We have adopted Echo State Networks (ESN) and demonstrated their superior performance in a real-time Software-Defined Radio (SDR) testbed. Our ESN-based MIMO-OFDM symbol detection system is more resilient and power efficient than conventional algorithms widely used in the current 5G systems. We are also exploring other types of Neuromorphic Computing techniques for applications in wireless systems.
Neuromorphic Computing is based on the non-von Newman architecture, which breaks the memory bottleneck of the traditional computing chips to achieve low-power, low-cost, and low-latency design. FPGA-based Neuromorphic Computing design focuses on the hardware implementations of neuromorphic computing systems and architectures on FPGA and the associated optimizations on it.

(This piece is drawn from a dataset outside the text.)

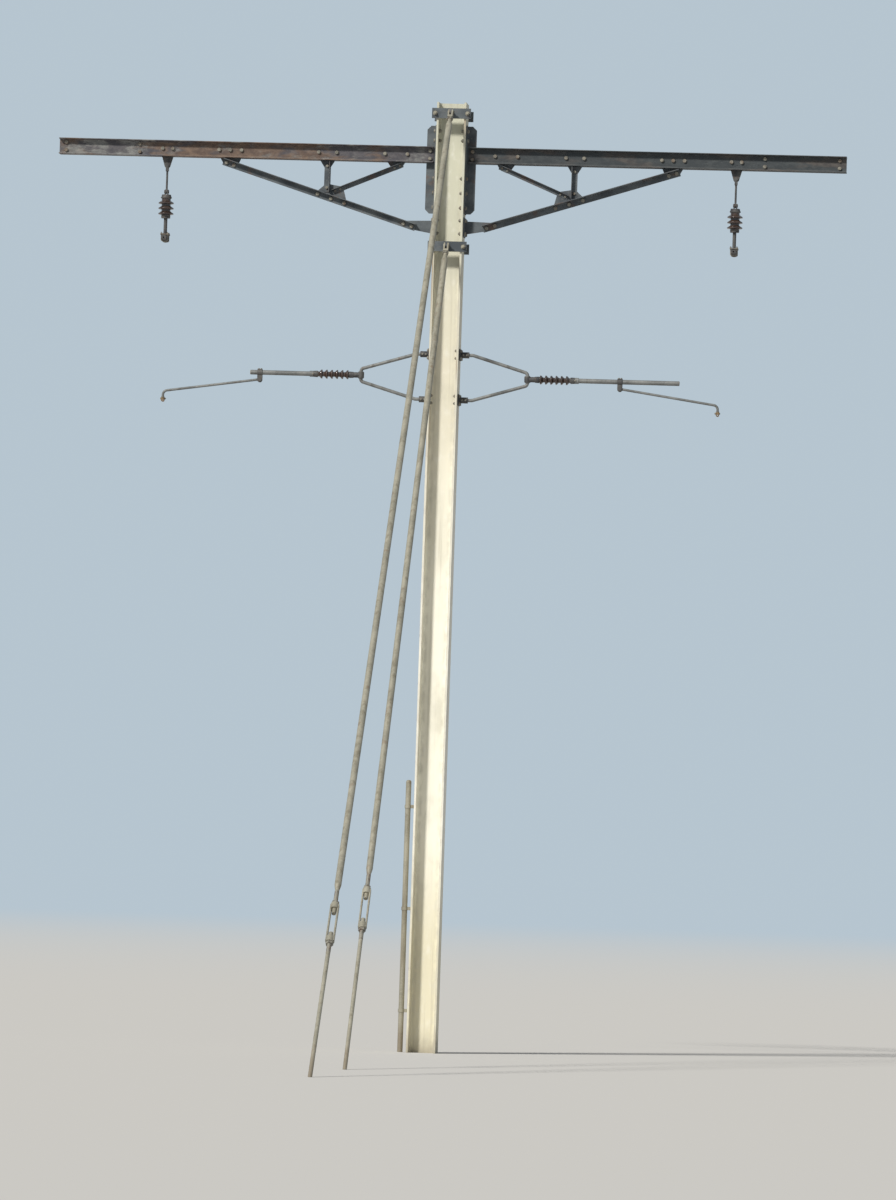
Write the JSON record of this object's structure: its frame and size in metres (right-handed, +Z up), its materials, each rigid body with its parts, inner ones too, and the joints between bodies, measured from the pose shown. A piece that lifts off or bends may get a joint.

Due to the novel architecture of neuromorphic computing, it has better computation efficiency on temporal tasks than traditional Neural Networks such as Recurrent Neural Networks (RNNs). However, neuromorphic computing chips such as Intel’s Loihi, are still not mature enough to implement all kinds of circuits. Many ideas about the architectural optimizations on the neuromorphic computing systems need to be verified in time, which is easily doable on FPGAs - a reconfigurable and mature platform for circuit design.
We have been working on new architectural designs of the typical models of recurrent networks such as, Echo State Network (ESN), Delayed Feedback Reservoir (DFR), etc., adapting them to neuromorphic systems with their designs implemented and verified on the FPGA platforms.